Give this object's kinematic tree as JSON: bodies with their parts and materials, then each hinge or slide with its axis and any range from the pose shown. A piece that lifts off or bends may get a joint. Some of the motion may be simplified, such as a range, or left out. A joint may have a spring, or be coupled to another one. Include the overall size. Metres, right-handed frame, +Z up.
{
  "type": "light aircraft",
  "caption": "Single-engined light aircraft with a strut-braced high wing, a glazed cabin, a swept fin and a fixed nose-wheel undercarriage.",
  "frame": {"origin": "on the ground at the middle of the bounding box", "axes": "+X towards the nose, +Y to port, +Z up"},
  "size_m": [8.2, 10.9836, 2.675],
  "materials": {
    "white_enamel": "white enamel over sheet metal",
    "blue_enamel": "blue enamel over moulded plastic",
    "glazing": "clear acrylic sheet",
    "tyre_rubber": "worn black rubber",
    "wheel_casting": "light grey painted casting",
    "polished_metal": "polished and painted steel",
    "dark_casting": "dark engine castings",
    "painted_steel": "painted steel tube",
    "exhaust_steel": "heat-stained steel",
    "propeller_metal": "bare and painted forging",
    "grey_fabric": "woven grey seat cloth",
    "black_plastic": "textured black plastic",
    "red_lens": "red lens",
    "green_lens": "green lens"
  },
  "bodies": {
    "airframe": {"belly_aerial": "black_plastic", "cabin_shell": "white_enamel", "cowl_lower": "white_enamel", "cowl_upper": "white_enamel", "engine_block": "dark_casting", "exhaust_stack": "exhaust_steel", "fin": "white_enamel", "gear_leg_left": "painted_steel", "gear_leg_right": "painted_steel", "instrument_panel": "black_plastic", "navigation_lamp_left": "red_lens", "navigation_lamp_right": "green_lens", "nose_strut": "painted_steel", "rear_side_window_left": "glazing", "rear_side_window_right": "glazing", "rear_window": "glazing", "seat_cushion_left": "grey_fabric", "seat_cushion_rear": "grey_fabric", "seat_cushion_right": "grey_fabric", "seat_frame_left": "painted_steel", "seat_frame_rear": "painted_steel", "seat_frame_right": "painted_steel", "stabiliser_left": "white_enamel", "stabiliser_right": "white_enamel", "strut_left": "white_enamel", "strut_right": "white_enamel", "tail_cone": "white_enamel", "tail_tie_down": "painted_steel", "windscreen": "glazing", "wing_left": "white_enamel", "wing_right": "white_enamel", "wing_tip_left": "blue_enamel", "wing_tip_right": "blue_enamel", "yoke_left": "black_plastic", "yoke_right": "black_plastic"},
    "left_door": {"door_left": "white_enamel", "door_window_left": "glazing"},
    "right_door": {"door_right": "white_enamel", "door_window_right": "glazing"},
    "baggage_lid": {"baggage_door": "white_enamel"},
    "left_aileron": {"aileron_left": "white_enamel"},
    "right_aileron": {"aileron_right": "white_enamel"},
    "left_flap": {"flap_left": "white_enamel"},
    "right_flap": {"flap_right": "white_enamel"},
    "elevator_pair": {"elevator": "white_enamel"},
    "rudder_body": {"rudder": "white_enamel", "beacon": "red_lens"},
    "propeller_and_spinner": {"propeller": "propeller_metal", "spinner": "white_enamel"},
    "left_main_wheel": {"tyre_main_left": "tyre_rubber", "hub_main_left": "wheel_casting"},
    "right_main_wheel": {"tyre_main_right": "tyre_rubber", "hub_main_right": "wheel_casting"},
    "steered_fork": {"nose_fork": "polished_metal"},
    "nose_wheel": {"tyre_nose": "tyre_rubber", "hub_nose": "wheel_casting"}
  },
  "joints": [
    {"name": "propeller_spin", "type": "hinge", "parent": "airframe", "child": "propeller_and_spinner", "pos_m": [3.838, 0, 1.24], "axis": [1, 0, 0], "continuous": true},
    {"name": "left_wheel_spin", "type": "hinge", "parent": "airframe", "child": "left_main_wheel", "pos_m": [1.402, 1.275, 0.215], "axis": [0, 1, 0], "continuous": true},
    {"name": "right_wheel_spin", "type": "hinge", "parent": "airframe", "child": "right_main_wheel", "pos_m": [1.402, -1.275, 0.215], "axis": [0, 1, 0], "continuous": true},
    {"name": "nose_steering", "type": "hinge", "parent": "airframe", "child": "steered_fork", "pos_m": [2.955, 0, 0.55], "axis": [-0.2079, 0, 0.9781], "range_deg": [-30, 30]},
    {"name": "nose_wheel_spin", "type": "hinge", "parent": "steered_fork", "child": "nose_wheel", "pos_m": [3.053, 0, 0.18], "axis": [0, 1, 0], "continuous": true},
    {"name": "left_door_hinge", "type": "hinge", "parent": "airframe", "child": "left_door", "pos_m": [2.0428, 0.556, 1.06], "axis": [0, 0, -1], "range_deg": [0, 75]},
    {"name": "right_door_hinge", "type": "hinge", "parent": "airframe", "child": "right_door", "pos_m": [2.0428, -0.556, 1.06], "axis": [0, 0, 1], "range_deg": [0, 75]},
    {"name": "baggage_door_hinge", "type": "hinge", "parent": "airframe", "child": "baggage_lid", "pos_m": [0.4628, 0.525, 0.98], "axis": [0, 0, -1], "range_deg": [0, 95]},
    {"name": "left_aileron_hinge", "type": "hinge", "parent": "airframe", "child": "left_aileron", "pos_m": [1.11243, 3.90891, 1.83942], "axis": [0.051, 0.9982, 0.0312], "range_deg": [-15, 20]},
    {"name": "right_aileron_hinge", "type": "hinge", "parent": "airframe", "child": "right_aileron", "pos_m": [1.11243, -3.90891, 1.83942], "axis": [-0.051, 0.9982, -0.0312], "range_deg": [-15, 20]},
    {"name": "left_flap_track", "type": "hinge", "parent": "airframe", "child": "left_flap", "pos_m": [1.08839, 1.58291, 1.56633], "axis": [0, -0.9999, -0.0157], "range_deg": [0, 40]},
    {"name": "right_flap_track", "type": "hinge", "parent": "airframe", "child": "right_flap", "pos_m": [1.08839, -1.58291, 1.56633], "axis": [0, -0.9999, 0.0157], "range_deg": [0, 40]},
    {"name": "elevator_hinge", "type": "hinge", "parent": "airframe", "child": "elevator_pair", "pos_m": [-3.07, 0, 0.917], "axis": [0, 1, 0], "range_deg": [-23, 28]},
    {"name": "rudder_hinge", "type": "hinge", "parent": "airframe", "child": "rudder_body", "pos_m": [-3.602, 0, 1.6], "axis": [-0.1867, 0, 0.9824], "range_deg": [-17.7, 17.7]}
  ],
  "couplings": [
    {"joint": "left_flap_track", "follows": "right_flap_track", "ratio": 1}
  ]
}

### [STATED TASK]
Copy out the material above in its entirety. Every detail must match.

### [TASK ANSWER]
Give this object's kinematic tree as JSON: bodies with their parts and materials, then each hinge or slide with its axis and any range from the pose shown. A piece that lifts off or bends may get a joint. Some of the motion may be simplified, such as a range, or left out. A joint may have a spring, or be coupled to another one. Include the overall size. Metres, right-handed frame, +Z up.
{
  "type": "light aircraft",
  "caption": "Single-engined light aircraft with a strut-braced high wing, a glazed cabin, a swept fin and a fixed nose-wheel undercarriage.",
  "frame": {"origin": "on the ground at the middle of the bounding box", "axes": "+X towards the nose, +Y to port, +Z up"},
  "size_m": [8.2, 10.9836, 2.675],
  "materials": {
    "white_enamel": "white enamel over sheet metal",
    "blue_enamel": "blue enamel over moulded plastic",
    "glazing": "clear acrylic sheet",
    "tyre_rubber": "worn black rubber",
    "wheel_casting": "light grey painted casting",
    "polished_metal": "polished and painted steel",
    "dark_casting": "dark engine castings",
    "painted_steel": "painted steel tube",
    "exhaust_steel": "heat-stained steel",
    "propeller_metal": "bare and painted forging",
    "grey_fabric": "woven grey seat cloth",
    "black_plastic": "textured black plastic",
    "red_lens": "red lens",
    "green_lens": "green lens"
  },
  "bodies": {
    "airframe": {"belly_aerial": "black_plastic", "cabin_shell": "white_enamel", "cowl_lower": "white_enamel", "cowl_upper": "white_enamel", "engine_block": "dark_casting", "exhaust_stack": "exhaust_steel", "fin": "white_enamel", "gear_leg_left": "painted_steel", "gear_leg_right": "painted_steel", "instrument_panel": "black_plastic", "navigation_lamp_left": "red_lens", "navigation_lamp_right": "green_lens", "nose_strut": "painted_steel", "rear_side_window_left": "glazing", "rear_side_window_right": "glazing", "rear_window": "glazing", "seat_cushion_left": "grey_fabric", "seat_cushion_rear": "grey_fabric", "seat_cushion_right": "grey_fabric", "seat_frame_left": "painted_steel", "seat_frame_rear": "painted_steel", "seat_frame_right": "painted_steel", "stabiliser_left": "white_enamel", "stabiliser_right": "white_enamel", "strut_left": "white_enamel", "strut_right": "white_enamel", "tail_cone": "white_enamel", "tail_tie_down": "painted_steel", "windscreen": "glazing", "wing_left": "white_enamel", "wing_right": "white_enamel", "wing_tip_left": "blue_enamel", "wing_tip_right": "blue_enamel", "yoke_left": "black_plastic", "yoke_right": "black_plastic"},
    "left_door": {"door_left": "white_enamel", "door_window_left": "glazing"},
    "right_door": {"door_right": "white_enamel", "door_window_right": "glazing"},
    "baggage_lid": {"baggage_door": "white_enamel"},
    "left_aileron": {"aileron_left": "white_enamel"},
    "right_aileron": {"aileron_right": "white_enamel"},
    "left_flap": {"flap_left": "white_enamel"},
    "right_flap": {"flap_right": "white_enamel"},
    "elevator_pair": {"elevator": "white_enamel"},
    "rudder_body": {"rudder": "white_enamel", "beacon": "red_lens"},
    "propeller_and_spinner": {"propeller": "propeller_metal", "spinner": "white_enamel"},
    "left_main_wheel": {"tyre_main_left": "tyre_rubber", "hub_main_left": "wheel_casting"},
    "right_main_wheel": {"tyre_main_right": "tyre_rubber", "hub_main_right": "wheel_casting"},
    "steered_fork": {"nose_fork": "polished_metal"},
    "nose_wheel": {"tyre_nose": "tyre_rubber", "hub_nose": "wheel_casting"}
  },
  "joints": [
    {"name": "propeller_spin", "type": "hinge", "parent": "airframe", "child": "propeller_and_spinner", "pos_m": [3.838, 0, 1.24], "axis": [1, 0, 0], "continuous": true},
    {"name": "left_wheel_spin", "type": "hinge", "parent": "airframe", "child": "left_main_wheel", "pos_m": [1.402, 1.275, 0.215], "axis": [0, 1, 0], "continuous": true},
    {"name": "right_wheel_spin", "type": "hinge", "parent": "airframe", "child": "right_main_wheel", "pos_m": [1.402, -1.275, 0.215], "axis": [0, 1, 0], "continuous": true},
    {"name": "nose_steering", "type": "hinge", "parent": "airframe", "child": "steered_fork", "pos_m": [2.955, 0, 0.55], "axis": [-0.2079, 0, 0.9781], "range_deg": [-30, 30]},
    {"name": "nose_wheel_spin", "type": "hinge", "parent": "steered_fork", "child": "nose_wheel", "pos_m": [3.053, 0, 0.18], "axis": [0, 1, 0], "continuous": true},
    {"name": "left_door_hinge", "type": "hinge", "parent": "airframe", "child": "left_door", "pos_m": [2.0428, 0.556, 1.06], "axis": [0, 0, -1], "range_deg": [0, 75]},
    {"name": "right_door_hinge", "type": "hinge", "parent": "airframe", "child": "right_door", "pos_m": [2.0428, -0.556, 1.06], "axis": [0, 0, 1], "range_deg": [0, 75]},
    {"name": "baggage_door_hinge", "type": "hinge", "parent": "airframe", "child": "baggage_lid", "pos_m": [0.4628, 0.525, 0.98], "axis": [0, 0, -1], "range_deg": [0, 95]},
    {"name": "left_aileron_hinge", "type": "hinge", "parent": "airframe", "child": "left_aileron", "pos_m": [1.11243, 3.90891, 1.83942], "axis": [0.051, 0.9982, 0.0312], "range_deg": [-15, 20]},
    {"name": "right_aileron_hinge", "type": "hinge", "parent": "airframe", "child": "right_aileron", "pos_m": [1.11243, -3.90891, 1.83942], "axis": [-0.051, 0.9982, -0.0312], "range_deg": [-15, 20]},
    {"name": "left_flap_track", "type": "hinge", "parent": "airframe", "child": "left_flap", "pos_m": [1.08839, 1.58291, 1.56633], "axis": [0, -0.9999, -0.0157], "range_deg": [0, 40]},
    {"name": "right_flap_track", "type": "hinge", "parent": "airframe", "child": "right_flap", "pos_m": [1.08839, -1.58291, 1.56633], "axis": [0, -0.9999, 0.0157], "range_deg": [0, 40]},
    {"name": "elevator_hinge", "type": "hinge", "parent": "airframe", "child": "elevator_pair", "pos_m": [-3.07, 0, 0.917], "axis": [0, 1, 0], "range_deg": [-23, 28]},
    {"name": "rudder_hinge", "type": "hinge", "parent": "airframe", "child": "rudder_body", "pos_m": [-3.602, 0, 1.6], "axis": [-0.1867, 0, 0.9824], "range_deg": [-17.7, 17.7]}
  ],
  "couplings": [
    {"joint": "left_flap_track", "follows": "right_flap_track", "ratio": 1}
  ]
}